Data Quality and Oracle Reference Architecture.
Oracle recommends checking data quality before any data gets loaded into the Enterprise Data Warehouse (EDW). Referring to the Oracle Reference Architecture the data should be cleansed before it enters the staging area and should be maintained in one single data source.
For processing data volumes of up to 10 million source records, Oracle recommends a server with 4 cores, 16 GB RAM and a 250 GB hard disk for the EDQ repository.
EDQ has a web graphical user interface and several client applications.The server application is built around a Java servlet engine and has a SQL RDBMS system (the data repository), using a repository that contains two database schemas: the director schema and the results schema. The director schema stores configuration data for EDQ and the results schema stores snapshot, staged and results data. It is highly dynamic, with tables being created and dropped as required to store the data handled by processors running on the server. Temporary working tables are also created and dropped during process execution to store any working data that cannot be held in the available memory. When loading and processing data the memory of the server will be used and there will be a lot of I/O to the database.
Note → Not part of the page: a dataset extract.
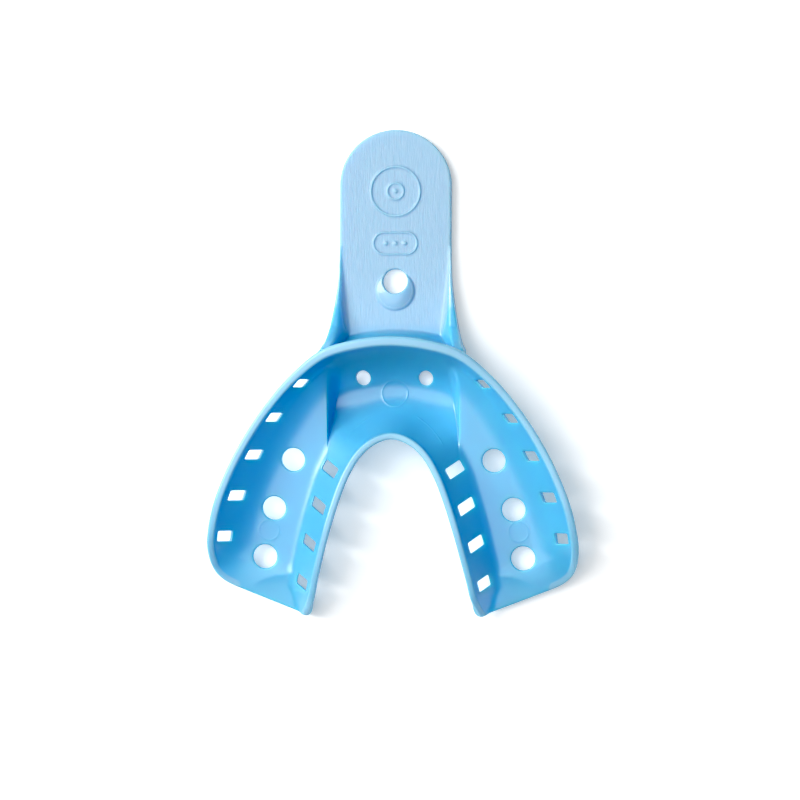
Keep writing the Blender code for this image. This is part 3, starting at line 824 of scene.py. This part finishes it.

As said in the beginning of this post, most BI projects suffer in some way from data quality issues, therefore a data quality strategy should really be put in place. The Datanomic acquisition by Oracle can help to deliver data quality solutions within BI projects, based on Datanomic’s proven experience in this area. With regards to EDQ, it differentiates itself from other data quality tools because it’s offering a full data quality solution. Another strong point is that a lot of the processes are already prepackaged and ready to use. The tool is designed for having a close communication with the business users by having the case management tool and the reporting option. The tool is also very easy and intuitive to use, therefore a business user can be involved in the creation of data quality processes. We will keep you posted on further news regarding the EDQ solutions.